Young people co-create and launch a campaign to support UNICEF’s ‘Fix My Food’ initiative for healthier food environments for children in the region. The food systems in East Asia and the Pacific, known for its diverse and vibrant food culture is changing rapidly. Traditional healthy fresh food diets are being replaced by an increasing consumption of highly processed ‘junk’ food and drink full of sugar, salt, and unhealthy fats.
Children across the region, are growing up in food environments that promote the sale and consumption of these ‘junk’ foods and drinks, rather than healthier alternatives. As a result, more than one in three adolescents are drinking at least one sugary drink a day; more than half consume a fast-food once or more a week; and less than half, are eating enough fruit and vegetables every day.
“Today, children and young people are surrounded by junk-food marketing wherever they go: online, on their way to school, college or university, on television, and even while standing in the checkout-line of the grocery store. The result is that too many children in East Asia and the Pacific have poor, unhealthy diets that are having a devastating impact on their health and well-being. It is about time that we change this.” shared Ms. Debora Comini, Regional Director, UNICEF East Asia and Pacific.
UNICEF has been working closely with governments and partners to introduce policies and legislation to curb the increase in marketing of unhealthy food and drink, such as bans on advertising and sale of unhealthy foods in and around schools, clear front-of-pack nutrition labelling, and taxes on sugar-sweetened beverages amongst others.
To further promote the need for healthier food environments, UNICEF is supporting the “Fix My Food” campaign led by young people to raise awareness of the need to create healthier food environments in China, Cambodia, Federated States of Micronesia, Fiji, Mongolia, Solomon Islands, Timor-Leste, and Vietnam.

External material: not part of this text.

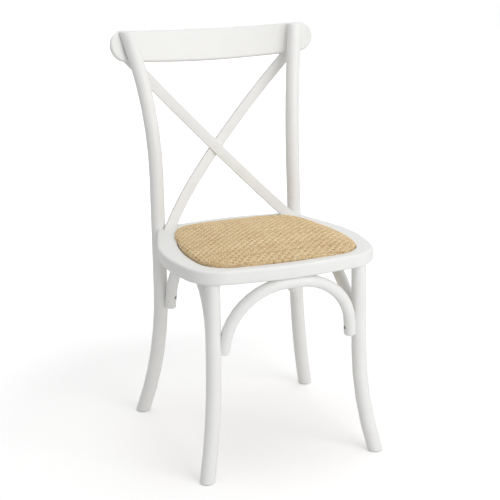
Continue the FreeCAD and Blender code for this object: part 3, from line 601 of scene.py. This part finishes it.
def soft_box(name, place, aim, size, power):
    """Square lamp that faces a point."""
    lamp = bpy.data.lights.new(name, "AREA")
    lamp.shape = "SQUARE"
    lamp.size = size
    lamp.energy = power
    holder = bpy.data.objects.new(name, lamp)
    holder.location = place
    holder.rotation_euler = (Vector(aim) - Vector(place)).to_track_quat("-Z", "Y").to_euler()
    bpy.context.scene.collection.objects.link(holder)


# lamps face the seat; places and sizes in metres, powers in watts
SEAT = (0, 0, 0.45)
soft_box("key_light", (1.2, -2.9, 1.7), SEAT, 2.6, 51)
soft_box("top_light", (0.3, 0.2, 3.2), SEAT, 2.4, 24)

# The camera, as fitted to the picture: turned to the chair's left, a little from above
IMAGE_SIZE = 500
FOCAL_PIXELS = 1173.0
PICTURE_MIDDLE = (251.7, 246.1)

AZIMUTH, ELEVATION, ROLL = map(math.radians, (-21.70, 16.16, -0.73))
DISTANCE = 2.540
TARGET = Vector((-0.0152, SEAT_SHIFT * MM, 0.4396))
level_back = Vector((math.sin(AZIMUTH), -math.cos(AZIMUTH), 0))
back = level_back * math.cos(ELEVATION) + Vector((0, 0, math.sin(ELEVATION)))
level_right = Vector((math.cos(AZIMUTH), math.sin(AZIMUTH), 0))
level_up = back.cross(level_right)
right = level_right * math.cos(ROLL) + level_up * math.sin(ROLL)
up = level_up * math.cos(ROLL) - level_right * math.sin(ROLL)
eye = TARGET + back * DISTANCE
lens = bpy.data.cameras.new("camera")
lens.sensor_width = 36.0
lens.lens = FOCAL_PIXELS * lens.sensor_width / IMAGE_SIZE
lens.shift_x = (IMAGE_SIZE / 2 - PICTURE_MIDDLE[0]) / IMAGE_SIZE
lens.shift_y = (PICTURE_MIDDLE[1] - IMAGE_SIZE / 2) / IMAGE_SIZE
camera = bpy.data.objects.new("camera", lens)
bpy.context.scene.collection.objects.link(camera)
axes = [[right[i], up[i], back[i], eye[i]] for i in range(3)]
camera.matrix_world = Matrix(axes + [[0, 0, 0, 1]])
bpy.context.scene.camera = camera
bpy.context.scene.view_settings.view_transform = "Standard"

Young people, together with celebrities and influencers from these eight countries were part of a two-day co-creation “Fix My Food” workshop in Bangkok – brainstorming ideas and identifying potential partners to help roll out the campaign in their respective countries.

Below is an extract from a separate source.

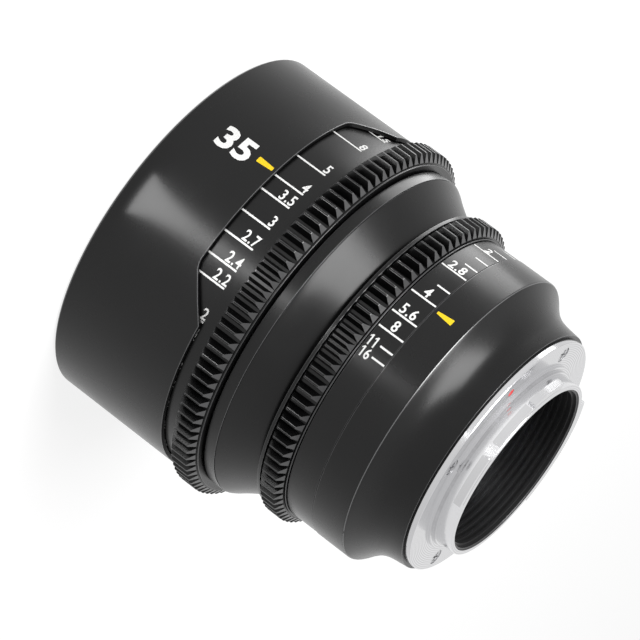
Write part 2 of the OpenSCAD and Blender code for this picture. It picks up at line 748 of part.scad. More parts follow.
// Iris cam ring: spiral slots that swing the blades at a constant ratio to the ring
module iris_cam() color([0.5, 0.42, 0.24]) {
    steps = 30;
    throw = open_a + closed_a;
    half_w = blade_pin_r + run_gap;
    line = [for (i = [0:steps]) let (a = throw * i / steps, p = drive_at(a))
        polar(norm(p), atan2(p[1], p[0]) + a - open_a)];
    ahead = [for (i = [0:steps]) let (d = line[min(i + 1, steps)] - line[max(i - 1, 0)])
        [-d[1], d[0]] / norm(d)];
    outline = concat([for (i = [0:steps]) line[i] + half_w * ahead[i]],
        [for (i = [steps:-1:0]) line[i] - half_w * ahead[i]]);
    difference() {
        translate([0, 0, iris_cam_z])
            linear_extrude(height = iris_cam_t)
                difference() {
                    circle(r = housing_rim_r - run_gap);
                    circle(r = cam_open_r);
                    for (k = [0:blade_count - 1])
                        rotate(360 * k / blade_count) {
                            polygon(outline);
                            translate(line[0]) circle(r = half_w, $fn = 24);
                            translate(line[steps]) circle(r = half_w, $fn = 24);
                        }
                }
        radial_pin(screw_r + seat_gap, housing_rim_r - iris_pin_socket, housing_rim_r + over,
            iris_pin_a, iris_pin_z);
    }
}

// Pin that couples the iris ring to the cam ring through the inner barrel
module iris_drive_pin() color([0.75, 0.75, 0.77]) {
    radial_pin(screw_r, housing_rim_r - iris_pin_socket + seat_gap, tube_r, iris_pin_a, iris_pin_z);
    radial_pin(drive_pin_r, housing_rim_r + seat_gap, tube_r + iris_ring_wall * pin_seat_share,
        iris_pin_a, iris_pin_z);
}

// Iris ring: collar, gear, step ring and scale band on one running bore
module iris_ring() color([0.06, 0.06, 0.065]) {
    root = root_radius(iris_teeth);
    hub_in = tube_r + run_gap;
    collar_share = 1.13;
    collar_r = root + collar_share * gear_module;
    groove_d = 0.7;
    line_w = 0.35;
    step_rise = 0.35;
    step_r_out = iris_band_r + step_rise;
    z1 = iris_gear_end + line_w;
    z2 = iris_band_z - 2 * line_w;
    difference() {
        union() {
            gear(iris_teeth, iris_gear_z, iris_gear_w, hub_in);
            turned([[hub_in, iris_z0], [collar_r - edge, iris_z0], [collar_r, iris_z0 + edge],
                [collar_r, iris_gear_z - edge], [root - seat_gap, iris_gear_z + edge],
                [root - seat_gap, iris_gear_end - edge],
                [iris_band_r - groove_d, iris_gear_end - edge], [iris_band_r - groove_d, z1], [step_r_out, z1],
                [step_r_out, z2], [iris_band_r - groove_d, z2], [iris_band_r - groove_d, iris_band_z - line_w],
                [iris_band_r - edge, iris_band_z - line_w], [iris_band_r, iris_band_z - line_w + edge],
                [iris_band_r, iris_end_z - edge], [iris_band_r - edge, iris_end_z], [hub_in, iris_end_z]]);
        }
        radial_pin(drive_pin_r + seat_gap, tube_r - over, tube_r + iris_ring_wall * pin_hole_share,
            iris_pin_a, iris_pin_z);
    }
}

// Focus ring: scale skirt, gear and the hub that is screwed on the cam sleeve
module focus_ring() color([0.06, 0.06, 0.065]) {
    root = root_radius(focus_teeth);
    hub_in = sleeve_r + seat_gap;
    tail_drop = 0.4;
    tail_r = root - tail_drop;
    hub_lead = 1.5;
    hub_z = focus_gear_z - hub_lead;
    difference() {
        union() {
            gear(focus_teeth, focus_gear_z, focus_gear_w, hub_in);
            turned([[skirt_in, skirt_z], [scale_r - edge, skirt_z], [scale_r, skirt_z + edge],
                [scale_r, focus_gear_z + edge], [root - seat_gap, focus_gear_z + edge],
                [root - seat_gap, focus_tail_z - edge],
                [tail_r, focus_tail_z - edge], [tail_r, focus_end_z - edge], [tail_r - edge, focus_end_z],
                [hub_in, focus_end_z], [hub_in, hub_z], [skirt_in, hub_z]]);
        }
        sleeve_screw_holes(focus_end_z - sleeve_screw_depth, focus_end_z + over);
    }
}

// Holes for the screws that join the focus ring to the cam sleeve's flange
module sleeve_screw_holes(z0, z1) {
    for (i = [0:5]) axial_pin(screw_r + seat_gap, sleeve_screw_at, 60 * i + sleeve_screw_first_a, z0, z1);
}

module focus_ring_screws() color([0.5, 0.5, 0.51])
    for (i = [0:5])
        axial_screw(sleeve_screw_at, 60 * i + sleeve_screw_first_a,
            focus_end_z - sleeve_screw_depth + seat_gap, sleeve_flange_z);

// Pin that meets the mid barrel's land at the near and far stops
module focus_stop_pin() color([0.75, 0.75, 0.77])
    axial_pin(stop_pin_r, sleeve_screw_at + stop_pin_shift, stop_pin_a,
        sleeve_flange_z, mid_web_z - stop_pin_clear);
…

Chef Nak, Ms. Ros Rotanak, Cambodia’s first female celebrity chef, and Miss World Vietnam 2019, Ms. Luong Thuy Linh were also part of the co-creation workshop and launch event.
Sharing her thoughts, Chef Nak said “I strongly believe in preserving, developing and promoting traditional Khmer cuisine as one of the world’s most remarkable culinary traditions. Food is much more than just what we eat. It is an essential part of our culture, our families and our communities. I am happy to support these young champions, to preserve, protect and ensure that our food environment is equally accessible to and benefits all.”
“I strongly believe in healthy eating and healthy lifestyles and have joined this campaign with the hope that together we will be able to change our failing food system. We need to ensure that people, especially children and young people, have the opportunity and the right to make healthy food choices, wherever they are, at home, in and around schools, and in their communities,” stated Ms. Linh, Miss World Vietnam 2019.
With the young people leading the “Fix My Food” campaign and support from celebrities and influencers, UNICEF hopes to create awareness on the impact of the changing food environment in the lives of girls and boys and the urgent need for governments, the private sector and civil society to take collective action to build a healthier food environment across the region.
Speaking at the event, 24-year-old Mr. Ricardo Valente, from Timor-Leste said “This campaign is unique, it is designed and led by us and will be implemented by each of us, back in our own countries. We are excited about being part of this movement to make the food environment healthier and more accessible for every child and every young person in East Asia and the Pacific.”
As part of UNICEF’s work to mobilize and empower young people to take action, this initiative will be implemented in the eight participating countries and will be supported by UNICEF country offices and partners.